The Greek prime minister is “still the man to beat” in Greece, analysts say, after he announced this week that snap elections would be held next month, making it the country’s third election in as many years.
Rebels opposed to Greece’s bailout walked out of the leftist Syriza party on Friday, formalizing a split after its leader Alexis Tsipras resigned as prime minister to make way for early elections.
A third of Syriza’s lawmakers in parliament last Friday refused to back a new bailout deal with Greece’s international creditors, arguing that it was a betrayal of Syriza ideals. In doing so, they robbed Tsipras of his parliamentary majority. Analysts say this made his position “untenable.”
“Tsipras has decided to call new elections now because his popularity is still high and the bailout measures have yet to bite,” Vincenzo Scarpetta, a political analyst at the independent think tank Open Europe, told Newsweek. “His position was untenable, he would have had to call elections at some point anyway.”
“He has lost his majority in parliament, meaning that he was going to have to rely on the opposition to pass important reforms and that was not sustainable in the long term,” Scarpetta continues. “Putting everything on balance, Tsipras is still the man to beat. Syriza is likely to finish ahead, but I am not sure they will win an absolute majority, nor anyone else.”

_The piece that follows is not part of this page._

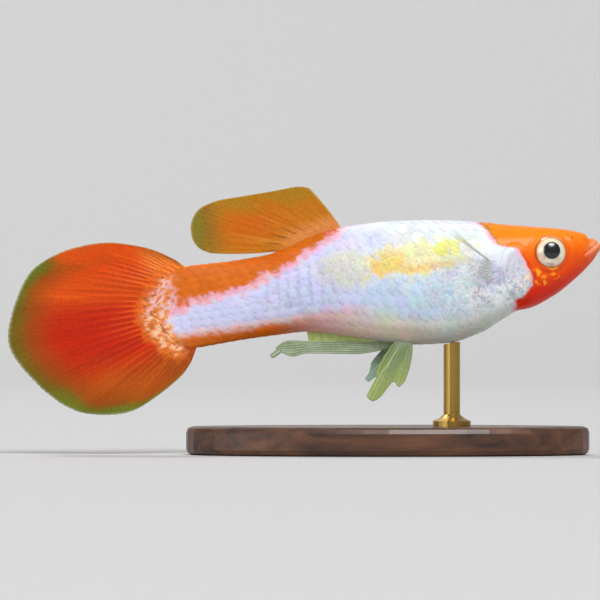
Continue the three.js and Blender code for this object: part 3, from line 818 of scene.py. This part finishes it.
def one_scale(settings, draw, side, back, girth, start):
    """(points, colours, glitter, bake patch) of a scale: a grid on top, then one point beneath."""
    along, across = np.meshgrid(SCALE_STEPS, np.linspace(-1, 1, SCALE_COLUMNS), indexing="ij")
    narrow = np.sqrt(np.clip(1 - (np.clip(along - SCALE_ROOT, 0, 1) / 0.56) ** 2, 0.0, 1))
    grown = settings.scale_length * 1000 * (1.75 if back < 33 else 1.5) * draw.uniform(0.97, 1.04)
    b = np.clip(back + (along - SCALE_ROOT) * grown, 0.05, BODY_END - 0.02)
    g = side * (girth + side * across * narrow * 0.62 / settings.scale_rows)
    g = np.clip(g, -0.02, 1.0)
    spot, normal = BODY.at(b, side * np.where(np.abs(g) < 1e-6, 1e-6, g))
    tilt = draw.uniform(-0.006, 0.006)
    lift = -0.03 + (settings.scale_proud * 1000 + 0.03) * along**0.8 + 0.012 * (1 - across**2) + tilt * across
    lift = lift - 0.07 * step(start + 0.7, start - 0.5, b)
    swell = 0.02 * hump(b, 9.3, 0.4) * step(2, 0, spot[..., 2])
    lift = lift * step(37.6, 35, b) + swell - 0.02 * step(35, 37.6, b)
    top = spot + normal * lift[..., None]
    beneath = (spot[3, 2] + spot[3, 3]) / 2 - normal[3, 2] * 0.05
    shade = body_markings_and_eye_shade(top, settings) * draw.uniform(0.95, 1.04)
    tint = 1 - draw.uniform(0, 0.13, 3)
    shade = painted(shade, (shade * tint, step(9, 11, b) * (1 - 0.5 * step(26, 33, b))))
    dark = hump(along, 0.86, 0.07) * step(1.05, 0.5, np.abs(across))
    light = hump(along, 0.97, 0.05)
    shade = np.clip(shade * (1 - 0.06 * dark + 0.03 * light)[..., None], 0, 1)
    sparkle = shoulder_glitter(b, spot[..., 2])
    middle = np.array([back / 40, 0.5 + girth / 2.1])
    patch = middle + 0.0015 * np.stack([2 * along - 1, across], -1)
    return (
        np.vstack([top.reshape(-1, 3), beneath]),
        np.vstack([shade.reshape(-1, 3), shade[3, 2]]),
        np.append(sparkle.ravel(), 0),
        np.vstack([patch.reshape(-1, 2), middle]),
    )


class GUPPY_OT_scales(bpy.types.Operator):
    """Covers the body with overlapping scales, from the nape to the root of the tail"""

    bl_idname = "guppy.scales"
    bl_label = "Scales"

    def execute(self, context):
        settings = context.scene.guppy
        material = pearly_skin("guppy_scale", 0.95, 0.000015)
        # A scale is a lens of 52 faces: 30 quads on top, and a fan of 22 triangles down to a point beneath
        steps = len(SCALE_STEPS)
        beneath = steps * SCALE_COLUMNS
        quads = grid_faces(steps, SCALE_COLUMNS)[:, ::-1]
        rim = grid_rim(steps, SCALE_COLUMNS)
        fan = np.stack([rim, np.roll(rim, -1), np.full(len(rim), beneath)], -1)
        crisp = np.isin(np.arange(beneath + 1), rim)
        for word, side in SIDES:
            draw = np.random.default_rng(settings.seed + side)
            scales = [one_scale(settings, draw, side, *place) for place in scale_places(settings, side)]
            points, shades, glints, patches = (np.concatenate(parts) for parts in zip(*scales))
            offsets = (beneath + 1) * np.arange(len(scales))[:, None, None]
            faces = [(quads + offsets).reshape(-1, 4), (fan + offsets).reshape(-1, 3)]
            edges = np.tile(crisp, len(scales))
            made = make_piece(
                f"scales_{word}", points, faces, material, shades, {"glitter": glints}, patches, edges
            )
        return {"FINISHED"}


class GUPPY_OT_eyes(bpy.types.Operator):
    """Makes the two eyes: a glossy ball with a silvery iris and a bulging black pupil"""

    bl_idname = "guppy.eyes"
    bl_label = "Eyes"

    def execute(self, context):
        material = wet_eye()
        outer = flank_out(EYE_BACK, EYE_UP) + EYE_PROUD - EYE_DEPTH
        polar = np.concatenate([np.linspace(0, 1.25, 56), np.linspace(1.25, math.pi, 20)[1:]])
        turn = np.linspace(0, 2 * math.pi, 96, endpoint=False)
        p, t = np.meshgrid(polar, turn, indexing="ij")
        across = EYE_RADIUS * np.sin(p)
        forward, upward = across * np.cos(t), across * np.sin(t)
        lens = np.hypot(forward - 0.04, upward - 0.16)
        proud = EYE_DEPTH * np.cos(p) + 0.07 * step(0.82, 0.62, lens) * (p < 1.4)
        c, s = math.cos(EYE_TURN), math.sin(EYE_TURN)
        for word, side in SIDES:
            x = -EYE_BACK + forward * c + proud * s
            y = side * (outer + proud * c - forward * s)
            points = np.stack([x, y, EYE_UP + upward], -1)
            blotch = mottle(points, 0.35, 5) + 0.5 * mottle(points, 0.15, 6)
            low = step(0.2, -0.9, upward + 0.5 * forward)
            iris = painted(
                "#e6dcc4",
                ("#c98a78", 0.7 * step(0.75, 1.05, blotch) * low),
                ("#f7d9a0", 0.5 * step(0.95, 1.1, across) * step(0, 0.6, upward - 0.4 * forward)),
                # The orange of the skin round the eye, darkened as painted shade where the eyeball sinks into
                # its socket
                ("#c8733c", 0.85 * step(1.12, 1.26, across)),
                ("#8a7a6a", 0.6 * step(0.78, 0.7, lens)),
                ((0.004, 0.004, 0.005), step(PUPIL_RADIUS + 0.015, PUPIL_RADIUS - 0.015, lens)),
            )
            quads = grid_faces(len(polar), len(turn), closed=True)
            eye = make_piece(f"eyeball_{word}", points.reshape(-1, 3), [quads], material, iris.reshape(-1, 3))
            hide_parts(f"eye_{word}")
        return {"FINISHED"}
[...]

Tsipras will now try to position himself between the hard-line left-wing MPs who have now left Syriza and the traditional parties in order to take the centre ground. Scarpetta explains that while the new left-wing party will campaign for Grexit, and will most likely drain some votes away from Syriza, a more “centrist” Syriza could also drain voters away from the socialist party PASOK and the new centrist party To Potami.
However, it is unclear how Greek voters will react to the harsh conditions attached to the bailout that Tsipras has painstakingly pushed through parliament, despite the fact that the majority of the population—61.31%—voted “no” to the eurozone’s terms for the country remaining in the single currency in Greece’s dramatic referendum held on July 5, called by Tsipras.
“I wouldn’t be surprised if Greek voters felt disappointed that despite the referendum, Tsipras went ahead with the bailout agreement,” says Scarpetta. “On the other hand, the overwhelming majority of Greeks do not want to leave the euro. Syriza has failed to keep all of its flagship pledges, but Tsipras can still make the argument that the deal he signed was the only alternative to Grexit.”
Christian Odendahl, chief economist at the Centre for European Reform, an independent, not-for-profit think tank, similarly believes that it was the right time to call an election, due to the weakness of the other political parties, which can offer no viable alternative at this stage.
Capitalizing on his popularity is key for Tsipras now, as that could well start to fade once austerity measures begin to bite. Odendahl says that VAT hikes and pension cuts are already being keenly felt.
“There is no alternative on the horizon, he remains the undisputed most popular politician,” he says. “The window of opportunity is right now.”